The Stoxx Europe 600 Index declined 0.2 percent to 302.81 at the close of trading, as Bank of England Governor Mark Carney said the U.K. economy hasn’t reached “escape velocity.” The benchmark gauge has rallied 9. percent since June 24 as the Federal Reserve, the European Central Bank and the Bank of England pledged to continue stimulus.
The Bank of England said it will seek not to raise its benchmark interest rate or reduce bond purchases until the U.K.’s unemployment rate falls below 7 percent, linking stimulus measures to a threshold for the first time. The unemployment rate was at 7.8 percent in the quarter through May and the BOE expects it will stay above 7 percent at least until the third quarter of 2016.

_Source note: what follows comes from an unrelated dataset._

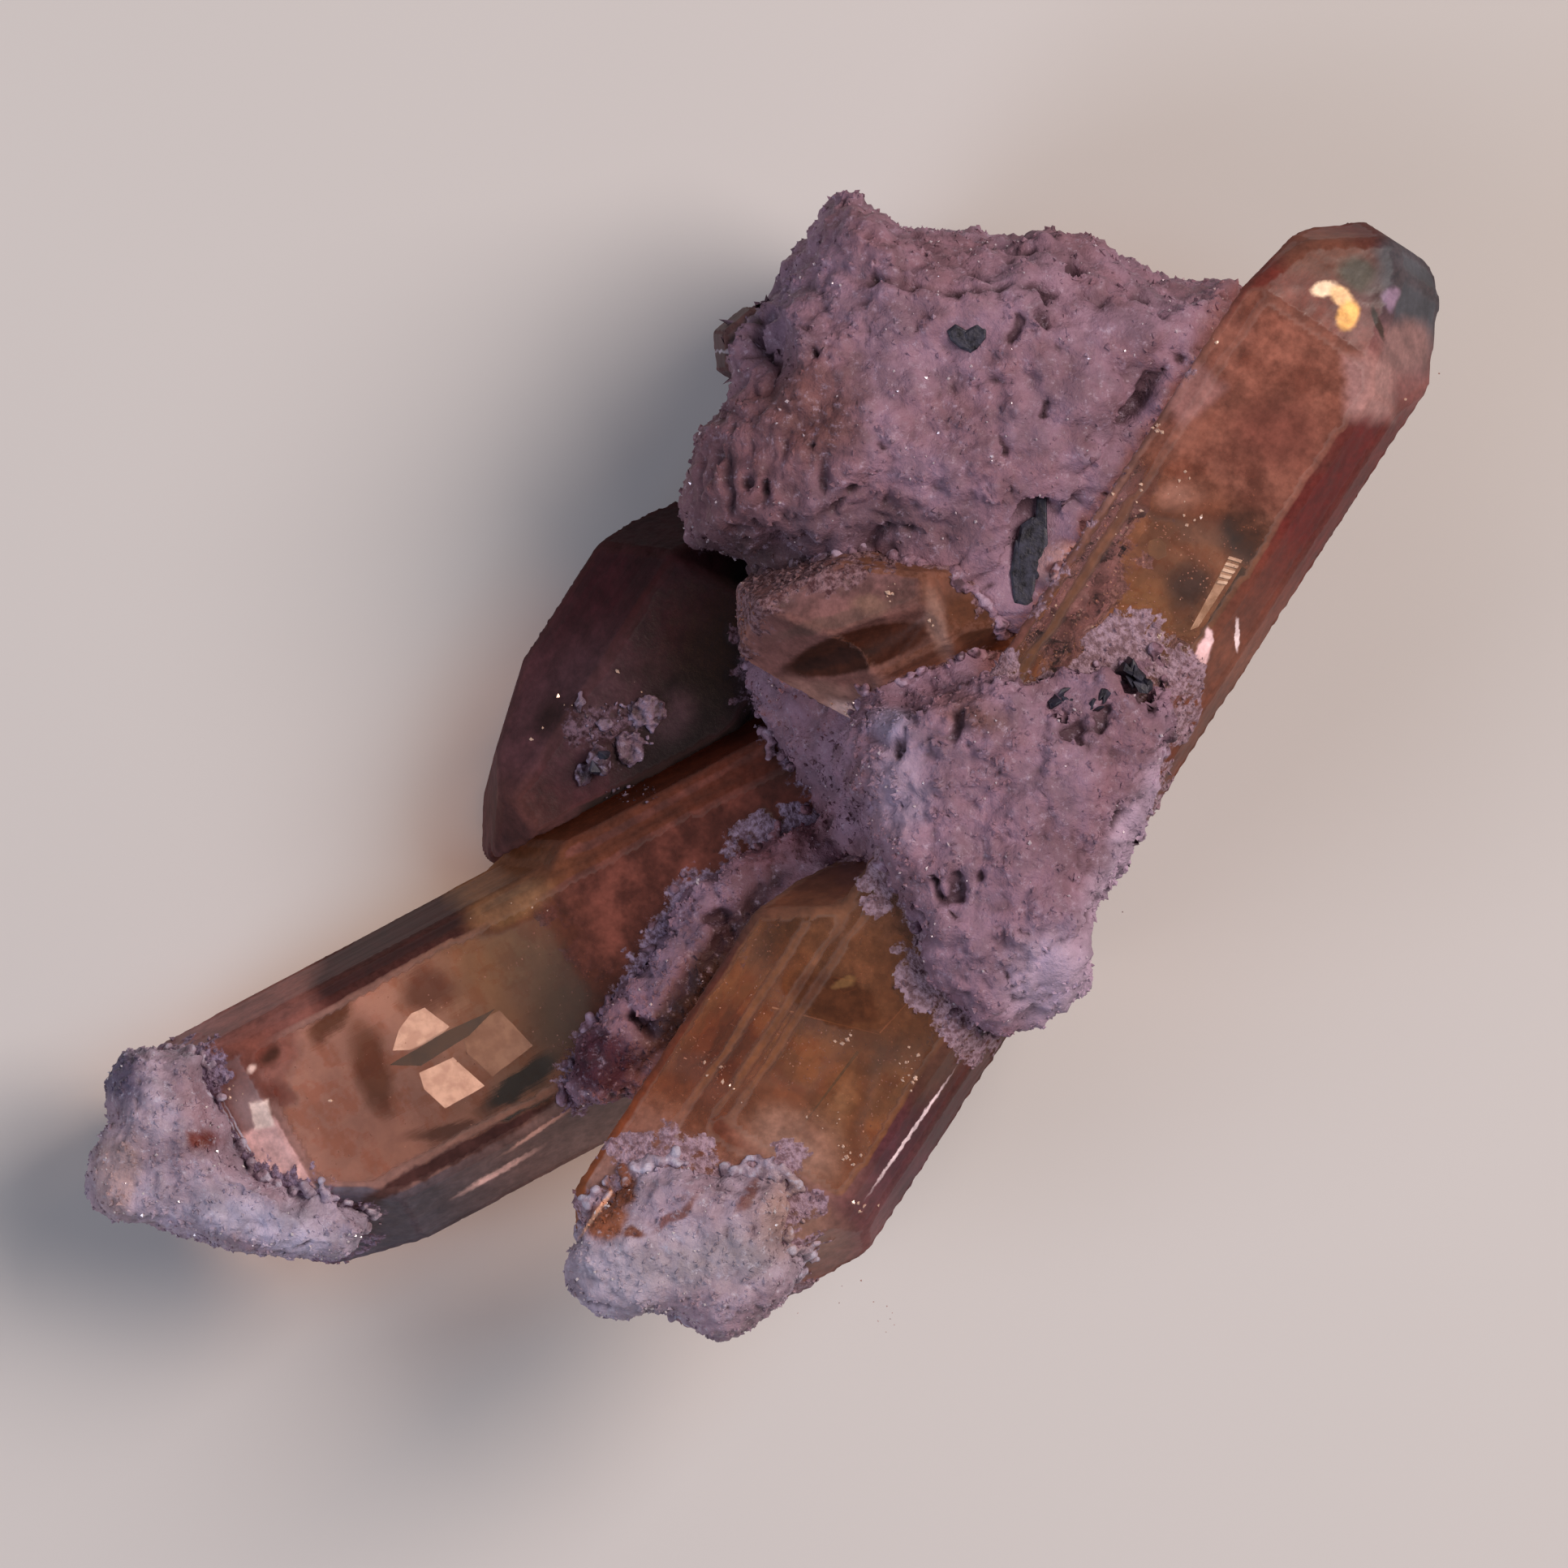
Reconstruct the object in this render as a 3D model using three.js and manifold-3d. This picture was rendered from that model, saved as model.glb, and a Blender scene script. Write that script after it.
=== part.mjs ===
// A topaz specimen: intergrown sherry topaz prisms on a loose piece of lavender rhyolite.
// Millimetres, +Z up. The rock rests on its flat broken underside at z = 0, and the origin is
// under the middle of the specimen.
import * as THREE from "three";
import { ConvexGeometry } from "three/addons/geometries/ConvexGeometry.js";
import { ImprovedNoise } from "three/addons/math/ImprovedNoise.js";
import { mergeVertices } from "three/addons/utils/BufferGeometryUtils.js";
import Module from "manifold-3d";

const wasm = await Module();
wasm.setup();

// ---------------------------------------------------------------- driving dimensions
const GAP = 0.3; // between neighbouring pieces
const LONG = { across: 3.3, face: 2.45 }; // long prism: from its axis to its right edge and broad face
const WIDE = { left: 4.95, face: 2.3 }; // the wider prism grown along its lower half
const LEFT = { left: 4.1, right: 4.85, face: 3.1, back: 3.3 }; // left crystal, from its axis
const BACK = { left: 3.8, face: 2.3, back: 2.3 }; // crystal behind, from its axis
const SHORT = { top: 2.9, bottom: 2.2 }; // short crystal, from its middle
const GRAIN_SHOWS = 0.45; // share of a dark grain's height above the rock
const ROUGH = { wide: 3.4, deep: 0.45 }; // the rock's lumps
const GRAINY = { wide: 1.3, deep: 0.22 }; // the finer bumps on them
const BROKEN = { wide: 0.45, deep: 1.3 }; // its uneven undercut sides, as shares of a lump

// Angles between topaz's faces. The prism's are measured around the c axis, from (110), and the
// terminations' from the c axis.
const M_TO_M = 55.7; // (110) to (1-10)
const M_TO_L = 18.7; // (110) to (120)
const M_TO_B = 62.2; // (110) to (010)
const M_TO_NEXT_L = 105.6; // (110) to (-120)
const TILT = { f: 62.3, o: 63.9, d: 43.6, u: 45.6, i: 34.2 };
const LOWER = (tilt) => 180 - tilt; // the same face at the crystal's other end

const PARALLEL = 1e-6; // planes whose normals span less than this meet nowhere
const TOUCH = 1e-6; // how far outside a face a corner may lie
const SAME = 1e-3; // corners nearer than this are one
const WELD = 1e-4; // vertices nearer than this are one
const HALL = 80; // a block wider than the specimen, for the flat underside

// ---------------------------------------------------------------- crystals from flat faces
const radians = THREE.MathUtils.degToRad;

// A face of a crystal that lies along its own +Y with its broad face up. The normal is `around`
// degrees from up towards +X and `lean` degrees from +Y, and the face goes through `point`.
function face(around, lean, point) {
  const across = Math.sin(radians(lean));
  const [x, z] = [Math.sin(radians(around)), Math.cos(radians(around))];
  const normal = new THREE.Vector3(x * across, Math.cos(radians(lean)), z * across);
  return new THREE.Plane().setFromNormalAndCoplanarPoint(normal, new THREE.Vector3(...point));
}

// A face of a stubby crystal, whose normal heads `heading` degrees from +X and rises `rise` degrees.
function facet(heading, rise, point) {
  const flat = Math.cos(radians(rise));
  const [x, y] = [Math.cos(radians(heading)), Math.sin(radians(heading))];
  const normal = new THREE.Vector3(x * flat, y * flat, Math.sin(radians(rise)));
  return new THREE.Plane().setFromNormalAndCoplanarPoint(normal, new THREE.Vector3(...point));
}

// The point that three faces share, or null where they share none.
function corner(a, b, c) {
  const bc = b.normal.clone().cross(c.normal);
  const volume = a.normal.dot(bc);
  if (Math.abs(volume) < PARALLEL) return null;
  const ca = c.normal.clone().cross(a.normal);
  const ab = a.normal.clone().cross(b.normal);
  return bc
    .multiplyScalar(-a.constant)
    .addScaledVector(ca, -b.constant)
    .addScaledVector(ab, -c.constant)
    .divideScalar(volume);
}

// The convex solid inside all of the faces, each moved outwards by `grow`.
function crystal(faces, grow = 0) {
  const planes = faces.map((f) => new THREE.Plane(f.normal, f.constant - grow));
  const corners = [];
  planes.forEach((a, i) =>
    planes.slice(i + 1).forEach((b, j) =>
      planes.slice(i + j + 2).forEach((c) => {
        const point = corner(a, b, c);
        if (!point || planes.some((p) => p.distanceToPoint(point) > TOUCH)) return;
        if (corners.every((other) => other.distanceTo(point) > SAME)) corners.push(point);
      }),
    ),
  );
  return new ConvexGeometry(corners);
}

// The place of a crystal: its middle, the heading of its axis from +X, and how far its far end
// is raised, in degrees.
function place([x, y, z], heading, raised = 0) {
  return new THREE.Matrix4()
    .makeTranslation(x, y, z)
    .multiply(new THREE.Matrix4().makeRotationZ(radians(heading - 90)))
    .multiply(new THREE.Matrix4().makeRotationX(radians(raised)));
}

// ---------------------------------------------------------------- solids
function solidOf(geometry, matrix = new THREE.Matrix4()) {
  const bare = new THREE.BufferGeometry();
  const flat = geometry.index ? geometry.toNonIndexed() : geometry;
  bare.setAttribute("position", flat.getAttribute("position").clone());
  const merged = mergeVertices(bare.applyMatrix4(matrix), WELD);
  return new wasm.Manifold(
    new wasm.Mesh({
      numProp: 3,
      vertProperties: merged.attributes.position.array,
      triVerts: new Uint32Array(merged.index.array),
    }),
  );
}

function geometryOf(solid) {
  const { vertProperties, triVerts } = solid.getMesh();
  const indexed = new THREE.BufferGeometry();
  indexed.setAttribute("position", new THREE.BufferAttribute(vertProperties, 3));
  indexed.setIndex(new THREE.BufferAttribute(triVerts, 1));
  const flat = indexed.toNonIndexed();
  flat.computeVertexNormals();
  return flat;
}

const joined = (solids) => solids.reduce((all, next) => all.add(next));
const cut = (solid, tools) => tools.reduce((rest, tool) => rest.subtract(tool), solid);
const largest = (solid) => solid.decompose().reduce((a, b) => (a.volume() > b.volume() ? a : b));
const crystalSolid = ({ prisms, place: at }, grow = 0) =>
  joined(prisms.map((faces) => solidOf(crystal(faces, grow), at)));

// ---------------------------------------------------------------- rock from lumps
const noise = new ImprovedNoise();
const bump = (p, { wide, deep }) => deep * noise.noise(p.x / wide, p.y / wide, p.z / wide);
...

The BOE’s Monetary Policy Committee last week voted to maintain the bank rate at 0.5 percent, the level it has been held at since March 2009, and the stock of asset purchases at 375 billion pounds ($580 billion).
In the U.S., Fed Bank of Chicago President Charles Evans, a proponent of monetary stimulus, said late yesterday he would not rule out a decision to reduce bond purchases from September.

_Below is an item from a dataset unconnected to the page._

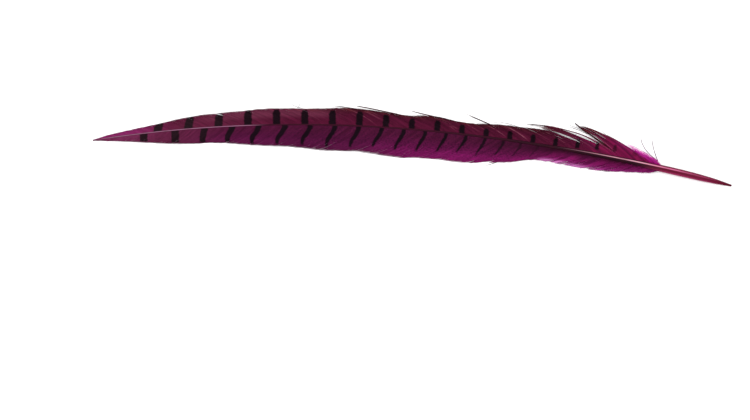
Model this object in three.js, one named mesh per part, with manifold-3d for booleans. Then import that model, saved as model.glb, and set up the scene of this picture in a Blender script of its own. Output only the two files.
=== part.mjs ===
// A dyed tail feather of a ring-necked pheasant, lying on a flat surface with its upper side up.
// It grew as one piece, so it is one solid: a tapering shaft with a bare quill at +X, and a vane on
// each side of it, made of locks of barbs that sweep towards the tip at -X. The vane at +Y, outside
// the shaft's bow, is the narrow one. The shaft lies flat at its quill and its tip and arches up in
// between, and the vanes slope down from it, so their edges rest on the surface at z = 0.
// Millimetres, +Z up. A share is a place along the feather: 0 at the tip, 1 at the quill's end.
import * as THREE from "three";
import { mergeVertices } from "three/addons/utils/BufferGeometryUtils.js";
import Module from "manifold-3d";

// Driving dimensions of the whole feather
const LENGTH = 410; // straight from the tip to the quill's end
const SIDE_BOW = 21.3; // how far the shaft bows sideways, towards +Y
const BOW_LEAN = 0.11; // how much fuller that bow is towards the tip
const ARCH = 3.5; // how far the shaft rises between its two ends
const ARCH_END = 0.88; // share where the arch has come down to the flat quill

// The shaft: radius along its length
const SHAFT_SIDES = 10;
const SHAFT_STEPS = 44;
const SHAFT_RADIUS = smooth([
  [0, 0.45],
  [0.4, 0.55],
  [0.56, 0.7],
  [0.69, 1.15],
  [0.79, 1.7],
  [0.88, 2.2],
  [0.93, 2.2],
  [0.97, 1.65],
  [1, 0.6],
]);

// The barbs: a barb leaves the shaft steeply and bends towards the tip
const BARB_BEND_ALONG = 0.42; // where its bend is, as a share of its way along the shaft
const BARB_BEND_OUT = 0.66; // the same, as a share of its way out from the shaft
const DROOP_POWER = 1.7; // how late a barb drops from the shaft to its edge

// The locks: each overlaps the next one towards the quill, like a shingle
const LOCK_STEPS = 6;
const LOCK_THICKNESS = 0.7;
const LOCK_OVERLAP = 0.5;
const SHINGLE_DROP = 0.3; // how much lower a lock's trailing edge lies at the rim
const ROOT_HEIGHT = 0.65; // how high the vane's upper side starts over the shaft's middle, in radii
const LIFTS = [0, 0.5, 0.2, 0.8, 0.3]; // how far the ends of neighbouring locks stay off the surface
const UNEVEN_PITCH = 0.15; // how far a lock's edge strays from an even spacing, in pitches
const UNEVEN_REACH = 0.04; // how much further out some locks reach

// Each vane: the share where it ends, how far its barbs sweep forward for each unit of width, its
// width square to the shaft, how deep its locks are split apart, as a share of the barb, and how
// wide such a split is at the rim, as a share of a lock
const NARROW_VANE = {
  side: 1,
  locks: 27,
  end: 0.885,
  sweep: 2.0,
  width: smooth([
    [0, 1.0],
    [0.05, 2.8],
    [0.1, 5.2],
    [0.15, 7.5],
    [0.21, 9.4],
    [0.3, 10.6],
    [0.38, 11.0],
    [0.43, 10.8],
    [0.49, 8.8],
    [0.53, 9.6],
    [0.58, 8.0],
    [0.64, 9.3],
    [0.69, 10.3],
    [0.755, 15.9],
    [0.8, 13.6],
    [0.83, 9.2],
    [0.86, 6.2],
    [0.885, 3.2],
  ]),
  splitDepth: smooth([
    [0, 0.1],
    [0.4, 0.15],
    [0.62, 0.28],
    [0.66, 0.6],
    [0.695, 0.85],
    [0.725, 0.5],
    [0.76, 0.15],
    [0.885, 0.1],
  ]),
  splitWidth: smooth([
    [0, 0.3],
    [0.4, 0.4],
    [0.6, 0.5],
    [0.725, 0.5],
    [0.76, 0.2],
    [0.885, 0.1],
  ]),
};
const WIDE_VANE = {
  side: -1,
  locks: 30,
  end: 0.89,
  sweep: 1.6,
  width: smooth([
    [0, 1.0],
    [0.024, 2.0],
    [0.054, 4.2],
    [0.09, 7.0],
    [0.135, 8.9],
    [0.19, 10.6],
    [0.245, 12.3],
    [0.3, 14.5],
    [0.36, 15.8],
    [0.43, 17.2],
    [0.5, 18.3],
    [0.56, 17.6],
    [0.61, 16.6],
    [0.65, 14.2],
    [0.69, 9.7],
    [0.745, 10.5],
    [0.8, 9.2],
    [0.85, 6.2],
    [0.89, 3.2],
  ]),
  splitDepth: smooth([
    [0, 0.1],
    [0.6, 0.12],
    [0.7, 0.4],
    [0.89, 0.5],
  ]),
  splitWidth: smooth([
    [0, 0.25],
    [0.6, 0.3],
    [0.7, 0.6],
    [0.89, 0.7],
  ]),
};

// A smooth curve through points of share and value
function smooth(points) {
  const shares = points.map(([share]) => share);
  const values = points.map(([, value]) => value);
  const curve = new THREE.CubicInterpolant(shares, values, 1);
  return (share) => curve.evaluate(share)[0];
}

// The middle of the shaft at a share of its length
function shaftMiddle(share) {
  const bow = 4 * SIDE_BOW * share * (1 - share) * (1 + BOW_LEAN * (1 - 2 * share));
  const arch = ARCH * Math.sin(Math.PI * Math.min(share / ARCH_END, 1)) ** 2;
  const rest = SHAFT_RADIUS(share) * Math.cos(Math.PI / SHAFT_SIDES);
  return new THREE.Vector3((share - 0.5) * LENGTH, bow, rest + arch);
}

// The level direction square to the shaft there, towards the narrow vane
function shaftSide(share) {
  const step = 0.001;
  const along = shaftMiddle(share + step).sub(shaftMiddle(share - step));
  return new THREE.Vector3(-along.y, along.x, 0).normalize();
}

// Moves every vertex of a geometry to the place that the given function makes of it
function bent(geometry, place) {
  const points = geometry.getAttribute("position");
  const vertex = new THREE.Vector3();
  for (let i = 0; i < points.count; i++) {
    vertex.copy(place(vertex.fromBufferAttribute(points, i)));
    points.setXYZ(i, vertex.x, vertex.y, vertex.z);
  }
  return geometry;
}

// The shaft is a cylinder bent along the middle line, one flat side underneath
function shaft() {
  const turn = Math.PI / SHAFT_SIDES;
  const cylinder = new THREE.CylinderGeometry(1, 1, 1, SHAFT_SIDES, SHAFT_STEPS, false, turn);
  return bent(cylinder, ({ x, y, z }) => {
    const share = y + 0.5;
    const radius = SHAFT_RADIUS(share);
    const out = shaftSide(share).multiplyScalar(-x * radius);
    return shaftMiddle(share).add(out).setZ(shaftMiddle(share).z + z * radius);
  });
}

// The edge between two locks: a curve from the shaft to the vane's rim, in share and distance out
function barb(vane, number) {
  const pitch = vane.end / vane.locks;
  const inner = number > 0 && number < vane.locks;
  const tip = pitch * (number + (inner ? UNEVEN_PITCH * Math.cos(2.4 * number) : 0));
  const width = vane.width(tip) * (1 + UNEVEN_REACH * Math.sin(1.7 * number));
  const root = tip + (vane.sweep * width) / LENGTH;
  return new THREE.QuadraticBezierCurve(
    new THREE.Vector2(root, 0),
    new THREE.Vector2(THREE.MathUtils.lerp(root, tip, BARB_BEND_ALONG), BARB_BEND_OUT * width),
    new THREE.Vector2(tip, width),
  );
}

// A lock is a thin slab between two barbs. Past its split it narrows towards the leading one
function lock(vane, number) {
  const leading = barb(vane, number);
  const trailing = barb(vane, number + 1);
  const splitStart = 1 - vane.splitDepth(leading.v2.x);
  const splitWidth = vane.splitWidth(leading.v2.x);
  const lift = LIFTS[(number * 2 + (vane.side > 0 ? 1 : 0)) % LIFTS.length];
  const slab = new THREE.BoxGeometry(1, 1, 1, LOCK_STEPS, 1, 1);
  return bent(slab, ({ x, y, z }) => {
    const along = x + 0.5;
    const across = 0.5 - y * vane.side;
    const narrowing = THREE.MathUtils.smoothstep(along, splitStart, 1) * splitWidth;
    const front = leading.getPoint(along);
    const back = trailing.getPoint(along);
    back.x += LOCK_OVERLAP / LENGTH;
    const place = front.clone().lerp(back, across * (1 - narrowing));
    const root = THREE.MathUtils.lerp(leading.v0.x, trailing.v0.x, across);
    const rootHeight = shaftMiddle(root).z + ROOT_HEIGHT * SHAFT_RADIUS(root) - LOCK_THICKNESS;
    const rimHeight = lift + SHINGLE_DROP * (1 - across);
    const height = THREE.MathUtils.lerp(rootHeight, rimHeight, along ** DROOP_POWER);
    const middle = shaftMiddle(place.x);
    const out = shaftSide(place.x).multiplyScalar(vane.side * place.y);
    return middle.add(out).setZ(height + LOCK_THICKNESS * (z + 0.5));
  });
}

// Joins the shaft and the locks into one solid
const wasm = await Module();
wasm.setup();

function solid(geometry) {
  geometry.deleteAttribute("normal");
  geometry.deleteAttribute("uv");
  const merged = mergeVertices(geometry, 1e-4);
  return new wasm.Manifold(
    new wasm.Mesh({
      numProp: 3,
      vertProperties: merged.attributes.position.array,
      triVerts: new Uint32Array(merged.index.array),
    }),
  );
}

let joined = solid(shaft());
for (const vane of [NARROW_VANE, WIDE_VANE])
  for (let number = 0; number < vane.locks; number++) joined = joined.add(solid(lock(vane, number)));

// The finished solid, with its origin under the middle of its bounding box
const mesh = joined.getMesh();
const geometry = new THREE.BufferGeometry();
geometry.setAttribute("position", new THREE.BufferAttribute(mesh.vertProperties, 3));
geometry.setIndex(new THREE.BufferAttribute(mesh.triVerts, 1));
geometry.computeVertexNormals();
geometry.computeBoundingBox();
const middle = geometry.boundingBox.getCenter(new THREE.Vector3());
geometry.translate(-middle.x, -middle.y, -geometry.boundingBox.min.z);

const material = new THREE.MeshStandardMaterial({ color: 0x6b1742, roughness: 0.65, metalness: 0 });
const feather = new THREE.Mesh(geometry, material);
feather.name = "feather";

const group = new THREE.Group();
group.add(feather);

export default group;
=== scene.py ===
import math

import bpy
import numpy as np
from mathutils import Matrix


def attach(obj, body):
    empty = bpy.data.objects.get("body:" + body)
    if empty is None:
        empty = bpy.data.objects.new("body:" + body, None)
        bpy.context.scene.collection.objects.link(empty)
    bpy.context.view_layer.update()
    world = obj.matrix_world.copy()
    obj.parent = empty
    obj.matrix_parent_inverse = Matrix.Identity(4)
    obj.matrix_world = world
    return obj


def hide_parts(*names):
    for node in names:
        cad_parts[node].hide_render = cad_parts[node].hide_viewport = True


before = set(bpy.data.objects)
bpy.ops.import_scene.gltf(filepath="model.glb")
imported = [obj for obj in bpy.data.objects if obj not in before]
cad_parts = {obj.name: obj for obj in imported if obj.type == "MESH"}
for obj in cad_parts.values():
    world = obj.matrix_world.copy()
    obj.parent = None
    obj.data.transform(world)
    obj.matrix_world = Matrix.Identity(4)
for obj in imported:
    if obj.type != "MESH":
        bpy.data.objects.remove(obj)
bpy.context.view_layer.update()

# The shaft -------------------------------------------------
# The quill and the shaft are one tapering rod of horn, hollow and bare at its thick end and pithy
# where the vanes grow. It bows sideways and arches off the surface, has a flat underside with a
# groove along it, and a paler crest. The dye has turned it wine red.

MM = 0.001  # sizes here are in millimetres, and the pieces are made in metres


def smooth(points):
    """A curve through points of share and value. At each its slope is the mean of those beside it."""
    shares, values = np.array(points, float).T
    secants = np.diff(values) / np.diff(shares)
    slopes = np.concatenate([secants[:1], (secants[1:] + secants[:-1]) / 2, secants[-1:]])

    def value_at(share):
        share = np.clip(share, shares[0], shares[-1])
        i = np.clip(np.searchsorted(shares, share, "right") - 1, 0, len(shares) - 2)
        gap = shares[i + 1] - shares[i]
        t = (share - shares[i]) / gap
        start = (1 + 2 * t) * (1 - t) ** 2 * values[i] + t * (1 - t) ** 2 * gap * slopes[i]
        end = t**2 * (3 - 2 * t) * values[i + 1] + t**2 * (t - 1) * gap * slopes[i + 1]
        return start + end

    return value_at


length = 410.0  # a share is 0 at the feather's tip and 1 at the quill's end
side_bow, bow_lean = 21.3, 0.11  # how far the shaft bows sideways, and how much fuller at the tip
arch, arch_end = 3.5, 0.88  # how far it rises, and the share where it is flat again
centre_x, centre_y = 0.058, -15.608  # puts the middle of the feather's box at the origin
flat_side = math.cos(math.pi / 10)  # how low the flat underside lies, in radii
shaft_radius = smooth([(0, 0.45), (0.4, 0.55), (0.56, 0.7), (0.69, 1.15), (0.79, 1.7),
                       (0.88, 2.2), (0.93, 2.2), (0.97, 1.65), (1, 0.6)])
needle_share, needle_radius = 0.035, 0.3  # before this share the shaft thins to 0.3 of its radius
groove_depth, groove_half_width = 0.16, 0.3  # in radii
groove_fades, groove_gone = 0.8, 0.88  # the shares between which the groove runs out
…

Fed Bank of Dallas President Richard Fisher, one of the most vocal critics of quantitative easing, said Aug. 5 that policy makers were “closer to execution mode” in considering the right time to begin reducing purchases.
National benchmark indexes retreated in 11 of the 18 western-European markets. The U.K.’s FTSE 100 slipped 1.4 percent, while Germany’s DAX Index lost 0.5 percent. France’s CAC 40 rose 0.2 percent.
Natixis declined 3.8 percent to 3.79 euros, its biggest decrease since Feb. 4. Quarterly net income on a pro-forma basis dropped to 248 million euros ($330 million). The bank took a 20 million-euro charge on its debt, after booking a 91 million-euro gain in the year-earlier period.
Rexel slid 4.2 percent to 18.15 euros. Ray Investment SARL sold 28.8 million shares at 18.25 euros each in the electrical-equipment distributor, according to a personal familiar with the sale. Ray Investment now holds 60.8 million shares, or more than 21 percent, in the company.
Randgold Resources retreated 1.4 percent to 4,366 pence. The gold producer said second-quarter profit slumped 61 percent from a year earlier to $46.3 million, while sales declined 27 percent to $252.8 million.
ING, which received a 10 billion-euro government bailout in 2008, gained 5.1 percent to 8.26 euros. Underlying pretax profit for the banking unit rose 14 percent to 1.15 billion euros in the second quarter as the interest margin improved and cost cuts paid off, the biggest Dutch financial-services company said.